Drill, a subgenre of hip-hop that became popular in Chicago in the early 2010s, later taking off in the estates of South London in 2012, has been receiving a growing amount of attention from politicians and the press in recent months. Often lyrically violent, guns, knives, and drugs are ubiquitous themes in drill. Direct links have been made between its lyrical content and the rising rates of knife and gun crime in Britain, leading some public figures to call for the banning of the genre. Cressida Dick (Commissioner of the London Metropolitan Police Service) has been quoted as calling for a ban on drill videos that “glamorise violence, serious violence, murder and stabbings”.
But is drill music really to blame for the rise in knife and gun crime? And is banning it the answer?
While it’s true that drill has been used by gang members as a means of provoking violence, to ban an entire sub-genre of music seems misguided (as well as being logistically impossible). The furore over drill music is best viewed as the latest of a series of moral panics about the music listened to by young people.
Like all of its predecessors, it will pass. We will look back and laugh at how exaggerated some of the reactions (predominantly from older generations) to drill were. Knife and gun crime will most likely continue to be prevalent in deprived inner-city areas like Brixton. But rather than acknowledge that music doesn’t seem to be the problem after all, politicians will find a new musical scapegoat. Young people have been making music that frightens authority figures for decades.
Rock music was blamed for drug use, metal was blamed for spreading Satanism, and emo was blamed for teen self-harm.
And of course, hip-hop has been a target of moral disdain since its early days.
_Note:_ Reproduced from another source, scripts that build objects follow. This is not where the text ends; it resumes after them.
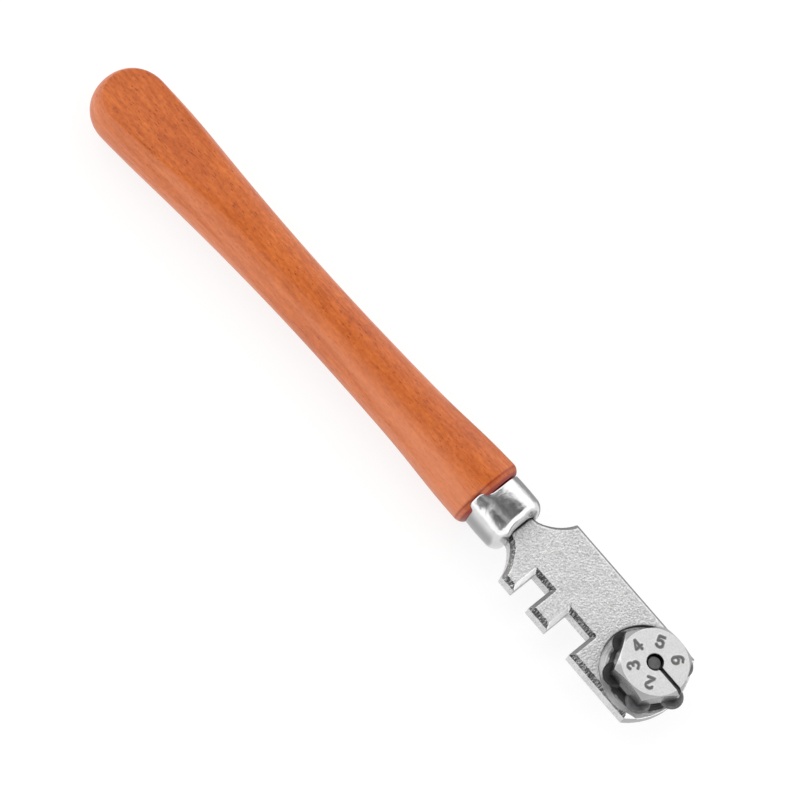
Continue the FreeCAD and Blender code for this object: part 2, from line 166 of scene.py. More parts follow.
def with_modifiers(mesh, *steps):
    """Mesh after modifiers. A step is (type, settings)."""
    holder = bpy.data.objects.new("work", mesh)
    bpy.context.scene.collection.objects.link(holder)
    for kind, settings in steps:
        modifier = holder.modifiers.new(kind.lower(), kind)
        for key, value in settings.items():
            setattr(modifier, key, value)
    bpy.context.view_layer.update()
    result = bpy.data.meshes.new_from_object(holder.evaluated_get(bpy.context.evaluated_depsgraph_get()))
    bpy.data.objects.remove(holder)
    return result


def remeshed(mesh, voxel, smoothing=0):
    """Even skin of small quads over a closed mesh, which also softens its edges."""
    steps = [("REMESH", {"mode": "VOXEL", "voxel_size": voxel, "adaptivity": 0.0})]
    if smoothing:
        steps.append(("SMOOTH", {"factor": 0.5, "iterations": smoothing}))
    return with_modifiers(mesh, *steps)


def points_of(mesh):
    """Vertex positions as an array."""
    values = np.zeros(len(mesh.vertices) * 3)
    mesh.vertices.foreach_get("co", values)
    return values.reshape(-1, 3)


def normals_of(mesh):
    """Vertex normals as an array."""
    values = np.zeros(len(mesh.vertices) * 3)
    mesh.vertex_normals.foreach_get("vector", values)
    return values.reshape(-1, 3)


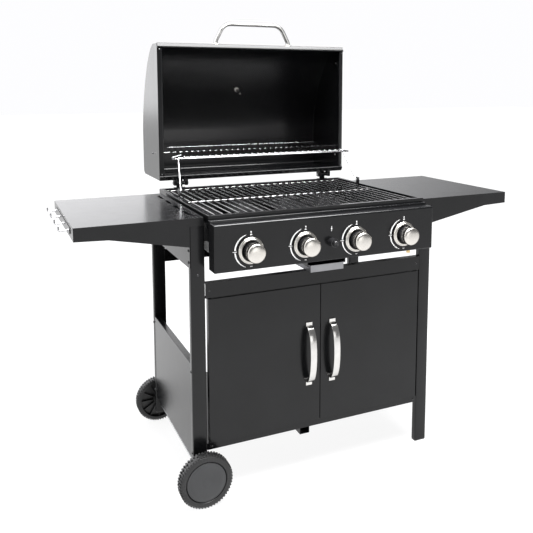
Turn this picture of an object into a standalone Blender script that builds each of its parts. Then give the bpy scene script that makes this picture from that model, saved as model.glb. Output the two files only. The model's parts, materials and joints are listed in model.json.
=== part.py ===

Back in 1989, N.W.A.’s “Fuck Tha Police” led the FBI to write a letter to N.W.A’s record label condemning the group for “Advocating violence and assault”, and to blame the song for attacks against police. Sound familiar at all? “Fuck Tha Police” was banned from radio stations, but gangsta rap was ultimately unstoppable, because it has a message that resonates with people.
Another important issue to consider in the drill debate is that of race. Drill, like other forms of hip-hop, is a predominantly black music genre, and it’s no secret that the London Metropolitan Police (as well as the wider UK police force) have a long history of racially discriminatory practices towards black Britons. For example, while as a white woman, it’s pretty unlikely that I’ll ever be subject to a baseless stop-and-search on the street, this is regularly experienced by men of colour in the capital. According to 2016-17 figures, Black people are 9 times more likely than white people to be searched for drugs, with drug-related searches being the most common type of stop-and-search. Critics argue that it’s a form of racial profiling, leading young men to feel criminalised for being black in public. There’s an argument for the targeting of predominantly black music genres being a form of racial profiling, too.
When a genre of music associated with a given community is seen as so dangerous that it should be banned, how does that impact perceptions of that community more broadly? Can we really expect any kind of drill ban to be enforced in a non-discriminatory manner, when black men are already so frequently the targets of unfair treatment from the police? I don’t think so.
A report published by The Youth Violence Commission identifies the “real root causes” of youth violence as being “childhood trauma, undiagnosed and untreated mental health issues, inadequate state provision and deficient parental support, poverty and social inequality”. But within an austerity context, it’s impossible to adequately address these issues.
Drill music is an easy scapegoat, but ultimately, rather than focusing upon what is merely a symptom of a much deeper issue, we need to be addressing the socio-economic issues that underlie gang violence.